Glenn Beck, one of Tim Ballard’s biggest supporters, now believes he was ‘duped’ by him

Conservative commentator says his Blaze Media has talked to five women for a yet-to-be-published story who are accusing the OUR founder of “just really bad stuff.”

(The New York Times) Conservative radio host Glenn Beck, right, one of Tim Ballard's closest and oldest supporters, now says he believes he was "duped" by his friend. Beck says his Blaze Media has interviewed five women who accuse Ballard of "really bad stuff."

Prominent conservative commentator Glenn Beck, one of Tim Ballard’s highest-profile and long-standing supporters, now believes he was “duped” by the former Operation Underground Railroad CEO, saying the allegations he has reviewed amount to “really bad stuff.”

Beck and Ballard have a long-running friendship, with Beck promoting Ballard’s work since the earliest days of OUR, the anti-child-trafficking nonprofit, and Ballard being listed as the executive director of Beck’s nonprofit, The Nazarene Fund, before it was announced earlier this summer that he was no longer with the organization.
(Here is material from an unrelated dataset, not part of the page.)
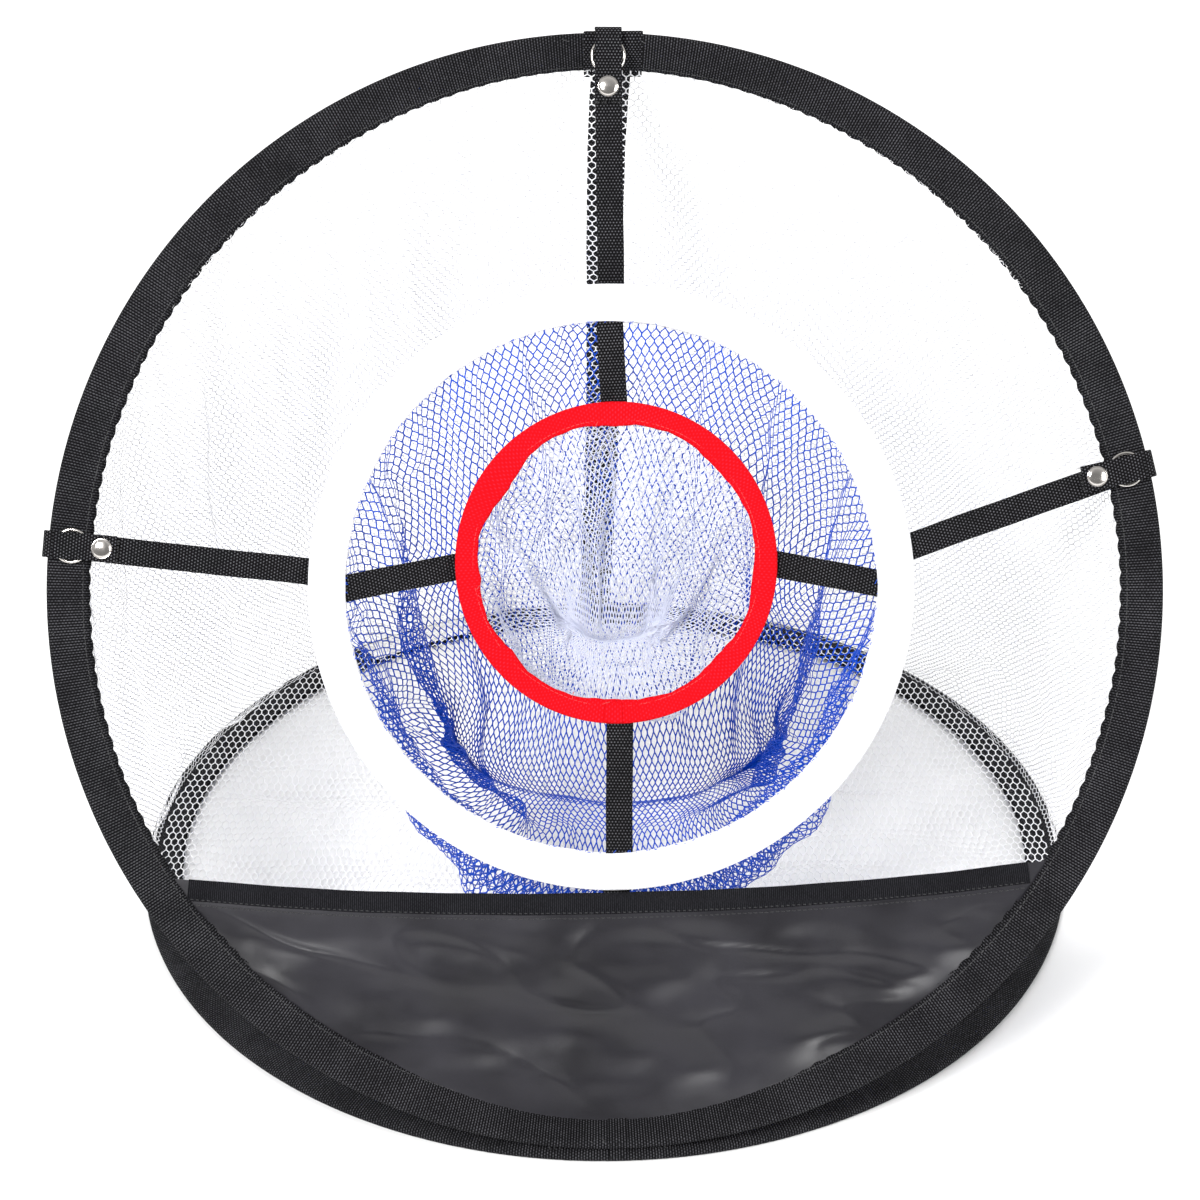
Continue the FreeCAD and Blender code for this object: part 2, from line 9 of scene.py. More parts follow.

But on his show Wednesday, Beck detailed how he had been contacted by five women accusing Ballard of sexual misconduct. He said he assigned a Blaze Media reporter, who spent two weeks talking to the women and investigating their allegations, including, Beck said, reviewing text messages.

The story is finished, Beck said, but Blaze is not publishing it for now because the outlet was asked not to by the attorney representing the accusers. Beck also said he did not want to “re-victimize” the women.
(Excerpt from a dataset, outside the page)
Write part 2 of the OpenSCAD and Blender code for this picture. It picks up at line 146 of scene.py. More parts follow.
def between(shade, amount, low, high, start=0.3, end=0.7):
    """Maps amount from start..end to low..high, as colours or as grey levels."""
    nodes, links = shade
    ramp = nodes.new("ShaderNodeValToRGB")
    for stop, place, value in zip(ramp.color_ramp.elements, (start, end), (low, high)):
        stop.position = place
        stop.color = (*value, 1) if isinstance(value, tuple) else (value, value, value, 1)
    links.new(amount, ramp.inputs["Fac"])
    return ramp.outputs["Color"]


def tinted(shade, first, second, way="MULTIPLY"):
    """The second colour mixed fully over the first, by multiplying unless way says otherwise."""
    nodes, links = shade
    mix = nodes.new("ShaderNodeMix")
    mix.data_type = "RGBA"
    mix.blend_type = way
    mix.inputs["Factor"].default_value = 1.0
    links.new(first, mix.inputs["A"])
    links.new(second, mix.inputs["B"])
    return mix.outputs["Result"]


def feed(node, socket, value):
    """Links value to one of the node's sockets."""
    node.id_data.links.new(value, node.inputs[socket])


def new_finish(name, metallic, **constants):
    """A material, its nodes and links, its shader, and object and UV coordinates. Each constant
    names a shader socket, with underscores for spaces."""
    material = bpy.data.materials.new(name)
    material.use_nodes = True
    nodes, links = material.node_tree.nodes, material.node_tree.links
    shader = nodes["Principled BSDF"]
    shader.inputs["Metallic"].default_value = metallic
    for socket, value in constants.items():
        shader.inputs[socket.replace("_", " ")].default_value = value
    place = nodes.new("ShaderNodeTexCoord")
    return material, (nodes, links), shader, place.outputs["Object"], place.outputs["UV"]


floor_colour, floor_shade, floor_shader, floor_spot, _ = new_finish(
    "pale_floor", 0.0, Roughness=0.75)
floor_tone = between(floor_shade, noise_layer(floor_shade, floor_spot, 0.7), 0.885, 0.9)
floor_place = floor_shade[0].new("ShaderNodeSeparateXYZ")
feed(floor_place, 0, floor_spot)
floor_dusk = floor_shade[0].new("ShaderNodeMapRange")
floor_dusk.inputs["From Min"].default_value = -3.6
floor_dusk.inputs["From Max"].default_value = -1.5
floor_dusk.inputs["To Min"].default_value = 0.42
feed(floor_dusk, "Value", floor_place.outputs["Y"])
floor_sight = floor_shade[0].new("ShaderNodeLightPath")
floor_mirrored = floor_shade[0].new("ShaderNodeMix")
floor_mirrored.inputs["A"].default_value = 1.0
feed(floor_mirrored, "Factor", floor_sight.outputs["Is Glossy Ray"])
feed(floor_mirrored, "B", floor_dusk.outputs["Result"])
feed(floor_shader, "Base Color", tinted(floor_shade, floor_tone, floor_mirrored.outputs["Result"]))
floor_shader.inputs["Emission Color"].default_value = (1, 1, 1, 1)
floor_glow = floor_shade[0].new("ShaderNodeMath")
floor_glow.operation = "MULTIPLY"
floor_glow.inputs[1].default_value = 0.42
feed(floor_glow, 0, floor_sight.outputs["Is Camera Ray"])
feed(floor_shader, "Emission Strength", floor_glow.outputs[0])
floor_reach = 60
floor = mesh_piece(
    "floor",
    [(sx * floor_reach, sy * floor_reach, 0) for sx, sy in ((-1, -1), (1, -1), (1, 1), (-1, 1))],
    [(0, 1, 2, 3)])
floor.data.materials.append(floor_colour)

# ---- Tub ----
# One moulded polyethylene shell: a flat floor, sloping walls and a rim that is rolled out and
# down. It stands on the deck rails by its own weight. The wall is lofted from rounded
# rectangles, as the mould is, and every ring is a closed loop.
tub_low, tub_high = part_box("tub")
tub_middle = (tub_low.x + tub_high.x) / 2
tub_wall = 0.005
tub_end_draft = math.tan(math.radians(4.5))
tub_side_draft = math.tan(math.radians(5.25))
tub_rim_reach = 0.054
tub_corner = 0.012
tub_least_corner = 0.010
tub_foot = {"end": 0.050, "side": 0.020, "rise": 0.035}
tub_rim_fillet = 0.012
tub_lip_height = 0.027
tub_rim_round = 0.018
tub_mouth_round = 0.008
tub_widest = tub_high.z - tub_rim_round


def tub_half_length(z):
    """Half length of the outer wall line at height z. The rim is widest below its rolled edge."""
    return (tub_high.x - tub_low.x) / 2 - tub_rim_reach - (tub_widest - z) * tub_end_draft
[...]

On a show that aired Monday, Beck said what he had heard from the accusers was “just really bad stuff. Really, really bad things.”

After having read Blaze’s unpublished story and hearing the interviews, Beck said, “I will tell you, I believe one side.”

“I will tell you that it is disturbing and I would urge the women who are involved to call their attorney and give permission,” he said during his program. “I know you’re afraid, but the truth sets you free. Let the chips fall where they may.”

Last week, Suzette Rasmussen, the attorney representing at least five women who say they were victims of Ballard, held a news conference on the steps of the Utah Capitol, where she read a statement from the women who said that they had been “subjected to sexual harassment, spiritual manipulation, grooming and sexual misconduct” by the former head of OUR but offered no other details.

(Bethany Baker | The Salt Lake Tribune) Attorney Suzette Rasmussen, representing former employees and contractors of Operation Underground Railroad, makes a statement affirming the claims by her clients of alleged sexual misconduct by Tim Ballard, the anti-human trafficking activist who is considering a run for the U.S. Senate, at the Utah State Capitol in Salt Lake City on Thursday, Sept. 28, 2023.

Ballard has consistently denied any sexual misconduct. He posted a video explaining that in some operations, women would pose as his wife as part of a “couples ruse” designed to give him an excuse to not engage physically with the children they were supposed to be rescuing.

But OUR said that when complaints were made about Ballard’s behavior, the organization put Ballard on administrative leave and launched an internal investigation. Ballard ultimately resigned.

“Mr. Ballard’s alleged misconduct,” the nonprofit stated, “does not represent OUR’s values or others within the organization.”

The Church of Jesus Christ of Latter-day Saints also issued a statement rebuking Ballard several weeks ago, stating that he had engaged in behavior that was “morally unacceptable.”

At the time, Beck — who, like Ballard, is a Latter-day Saint — criticized the church, posting on X, formerly Twitter, that the faith had “effectively excommunicated” Ballard through public statements without giving Ballard a fair process.

Beck later deleted the posts.

On Wednesday, Beck said he had considered ending his Monday program early “because I don’t know what’s true anymore, because I had been friends with Tim Ballard for so long, and I had felt completely duped, and I thought if I don’t know that about somebody I’m close to, how can I possibly come on the air and tell people what is true?”

Beck is the latest Ballard supporter to seek distance from the former nonprofit CEO. Utah Attorney General Sean Reyes issued a statement last week that he was “shocked and deeply saddened” by the allegations against Ballard and that he would no longer be supporting Ballard if he ran for U.S. Senate.

Jimmy Rex, a real estate entrepreneur and podcaster, and Eric Moutsos, a prominent Utah libertarian, both said they have spoken to accusers and also believe their stories.